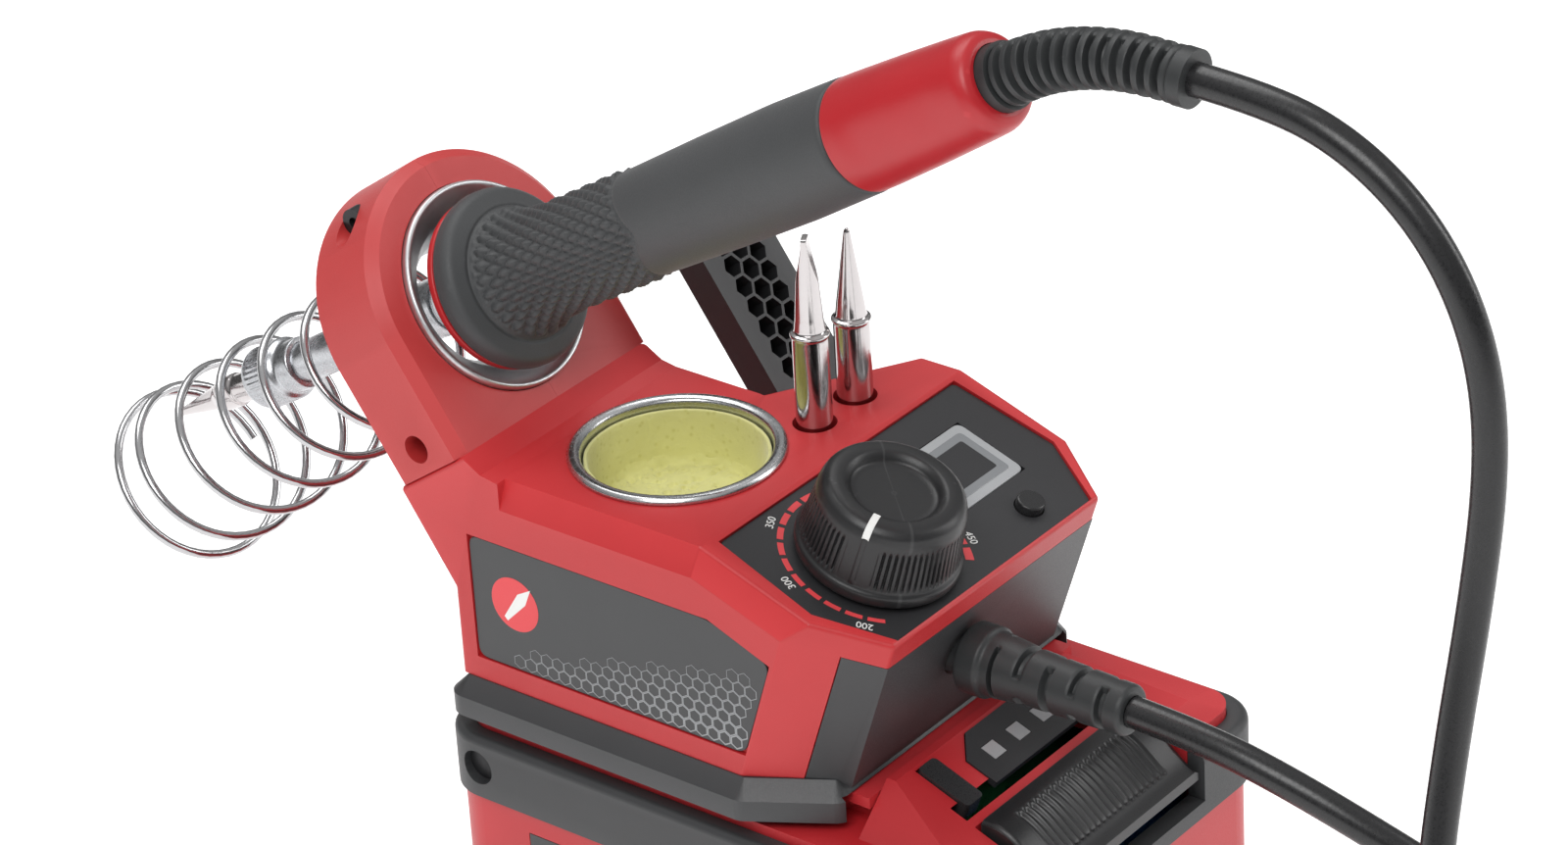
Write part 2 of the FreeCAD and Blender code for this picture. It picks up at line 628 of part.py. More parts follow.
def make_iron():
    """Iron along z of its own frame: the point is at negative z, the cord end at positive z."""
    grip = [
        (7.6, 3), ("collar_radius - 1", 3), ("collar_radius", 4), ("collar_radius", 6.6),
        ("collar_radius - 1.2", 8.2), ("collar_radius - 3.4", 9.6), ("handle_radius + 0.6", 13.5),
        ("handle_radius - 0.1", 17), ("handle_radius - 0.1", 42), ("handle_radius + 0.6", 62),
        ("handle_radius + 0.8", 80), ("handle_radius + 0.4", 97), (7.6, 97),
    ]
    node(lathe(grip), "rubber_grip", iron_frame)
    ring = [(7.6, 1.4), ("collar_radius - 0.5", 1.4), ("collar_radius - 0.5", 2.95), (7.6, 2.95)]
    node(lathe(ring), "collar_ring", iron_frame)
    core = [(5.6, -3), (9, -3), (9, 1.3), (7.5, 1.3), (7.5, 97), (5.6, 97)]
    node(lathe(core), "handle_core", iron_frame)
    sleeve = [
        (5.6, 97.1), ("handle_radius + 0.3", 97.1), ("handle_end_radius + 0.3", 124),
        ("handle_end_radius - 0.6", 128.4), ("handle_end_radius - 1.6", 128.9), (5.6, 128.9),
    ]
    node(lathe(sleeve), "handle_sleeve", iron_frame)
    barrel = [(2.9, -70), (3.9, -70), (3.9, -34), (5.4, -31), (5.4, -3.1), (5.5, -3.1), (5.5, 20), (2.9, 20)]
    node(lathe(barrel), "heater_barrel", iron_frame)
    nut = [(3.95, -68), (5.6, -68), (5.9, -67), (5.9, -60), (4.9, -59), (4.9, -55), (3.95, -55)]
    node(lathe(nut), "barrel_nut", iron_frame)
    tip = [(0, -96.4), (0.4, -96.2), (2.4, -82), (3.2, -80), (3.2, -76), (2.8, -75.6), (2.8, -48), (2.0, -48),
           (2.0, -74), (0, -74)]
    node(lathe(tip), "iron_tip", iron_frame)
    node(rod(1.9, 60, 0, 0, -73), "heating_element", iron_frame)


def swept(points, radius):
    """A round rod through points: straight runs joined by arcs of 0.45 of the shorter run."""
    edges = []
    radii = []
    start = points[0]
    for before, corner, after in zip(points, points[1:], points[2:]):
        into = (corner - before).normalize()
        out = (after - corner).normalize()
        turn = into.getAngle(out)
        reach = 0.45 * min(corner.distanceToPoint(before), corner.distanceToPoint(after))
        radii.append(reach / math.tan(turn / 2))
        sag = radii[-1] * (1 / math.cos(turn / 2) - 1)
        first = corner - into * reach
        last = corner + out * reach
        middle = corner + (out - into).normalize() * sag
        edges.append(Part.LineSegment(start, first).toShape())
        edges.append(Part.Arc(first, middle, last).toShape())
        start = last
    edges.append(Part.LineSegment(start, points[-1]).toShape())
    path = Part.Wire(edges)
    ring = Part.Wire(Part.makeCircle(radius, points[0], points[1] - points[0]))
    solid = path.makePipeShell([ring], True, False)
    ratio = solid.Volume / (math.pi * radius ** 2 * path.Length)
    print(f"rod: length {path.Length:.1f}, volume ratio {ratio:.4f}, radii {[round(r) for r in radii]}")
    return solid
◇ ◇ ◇
→ **Given exercise**
Copy out the whole listing exactly.

→ **Task response**
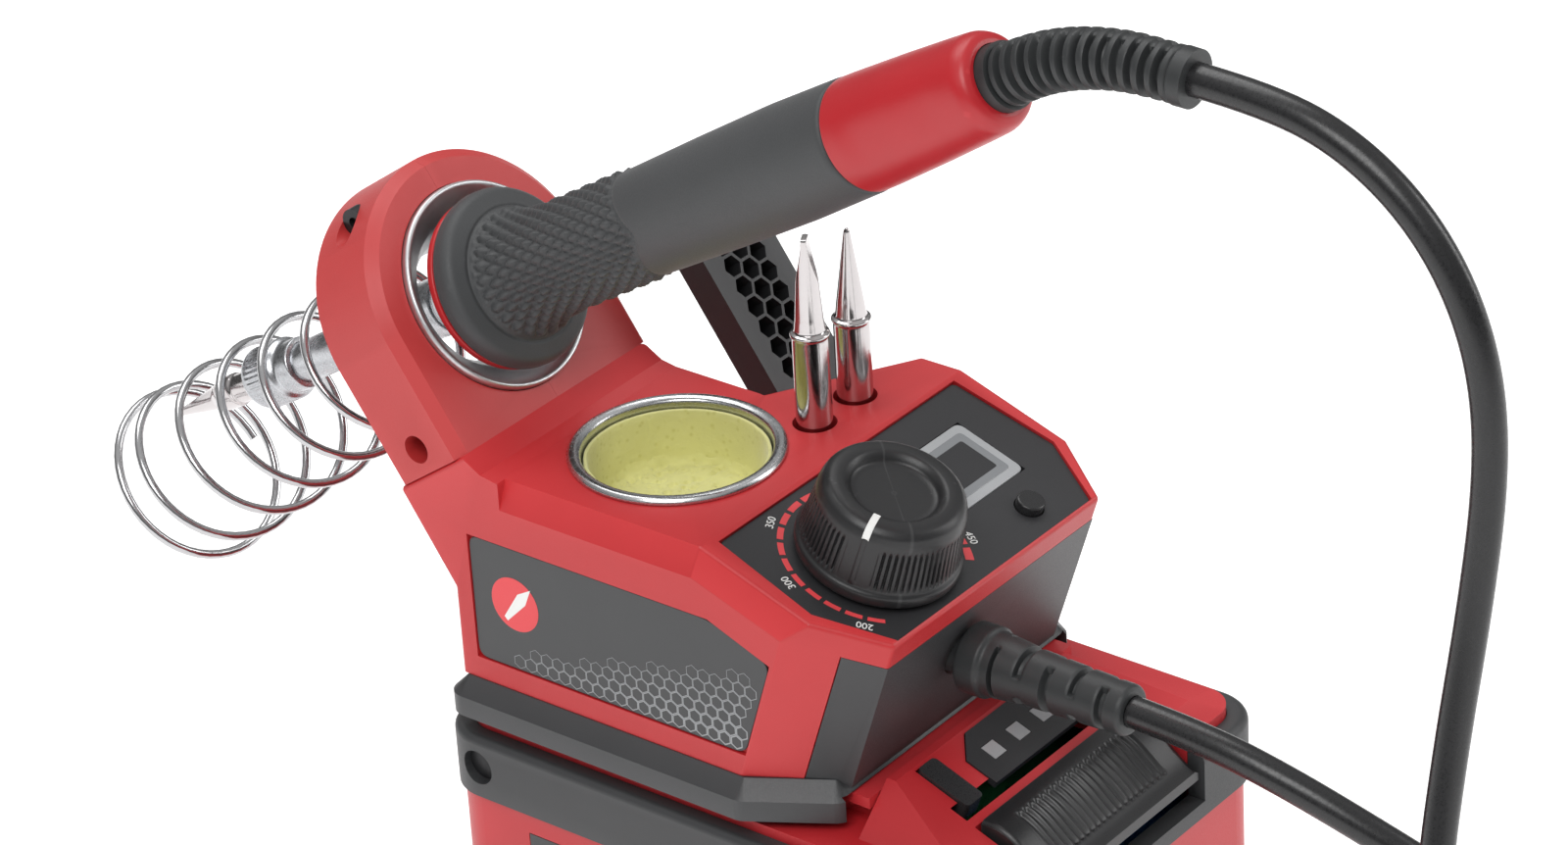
Write part 2 of the FreeCAD and Blender code for this picture. It picks up at line 628 of part.py. More parts follow.
def make_iron():
    """Iron along z of its own frame: the point is at negative z, the cord end at positive z."""
    grip = [
        (7.6, 3), ("collar_radius - 1", 3), ("collar_radius", 4), ("collar_radius", 6.6),
        ("collar_radius - 1.2", 8.2), ("collar_radius - 3.4", 9.6), ("handle_radius + 0.6", 13.5),
        ("handle_radius - 0.1", 17), ("handle_radius - 0.1", 42), ("handle_radius + 0.6", 62),
        ("handle_radius + 0.8", 80), ("handle_radius + 0.4", 97), (7.6, 97),
    ]
    node(lathe(grip), "rubber_grip", iron_frame)
    ring = [(7.6, 1.4), ("collar_radius - 0.5", 1.4), ("collar_radius - 0.5", 2.95), (7.6, 2.95)]
    node(lathe(ring), "collar_ring", iron_frame)
    core = [(5.6, -3), (9, -3), (9, 1.3), (7.5, 1.3), (7.5, 97), (5.6, 97)]
    node(lathe(core), "handle_core", iron_frame)
    sleeve = [
        (5.6, 97.1), ("handle_radius + 0.3", 97.1), ("handle_end_radius + 0.3", 124),
        ("handle_end_radius - 0.6", 128.4), ("handle_end_radius - 1.6", 128.9), (5.6, 128.9),
    ]
    node(lathe(sleeve), "handle_sleeve", iron_frame)
    barrel = [(2.9, -70), (3.9, -70), (3.9, -34), (5.4, -31), (5.4, -3.1), (5.5, -3.1), (5.5, 20), (2.9, 20)]
    node(lathe(barrel), "heater_barrel", iron_frame)
    nut = [(3.95, -68), (5.6, -68), (5.9, -67), (5.9, -60), (4.9, -59), (4.9, -55), (3.95, -55)]
    node(lathe(nut), "barrel_nut", iron_frame)
    tip = [(0, -96.4), (0.4, -96.2), (2.4, -82), (3.2, -80), (3.2, -76), (2.8, -75.6), (2.8, -48), (2.0, -48),
           (2.0, -74), (0, -74)]
    node(lathe(tip), "iron_tip", iron_frame)
    node(rod(1.9, 60, 0, 0, -73), "heating_element", iron_frame)


def swept(points, radius):
    """A round rod through points: straight runs joined by arcs of 0.45 of the shorter run."""
    edges = []
    radii = []
    start = points[0]
    for before, corner, after in zip(points, points[1:], points[2:]):
        into = (corner - before).normalize()
        out = (after - corner).normalize()
        turn = into.getAngle(out)
        reach = 0.45 * min(corner.distanceToPoint(before), corner.distanceToPoint(after))
        radii.append(reach / math.tan(turn / 2))
        sag = radii[-1] * (1 / math.cos(turn / 2) - 1)
        first = corner - into * reach
        last = corner + out * reach
        middle = corner + (out - into).normalize() * sag
        edges.append(Part.LineSegment(start, first).toShape())
        edges.append(Part.Arc(first, middle, last).toShape())
        start = last
    edges.append(Part.LineSegment(start, points[-1]).toShape())
    path = Part.Wire(edges)
    ring = Part.Wire(Part.makeCircle(radius, points[0], points[1] - points[0]))
    solid = path.makePipeShell([ring], True, False)
    ratio = solid.Volume / (math.pi * radius ** 2 * path.Length)
    print(f"rod: length {path.Length:.1f}, volume ratio {ratio:.4f}, radii {[round(r) for r in radii]}")
    return solid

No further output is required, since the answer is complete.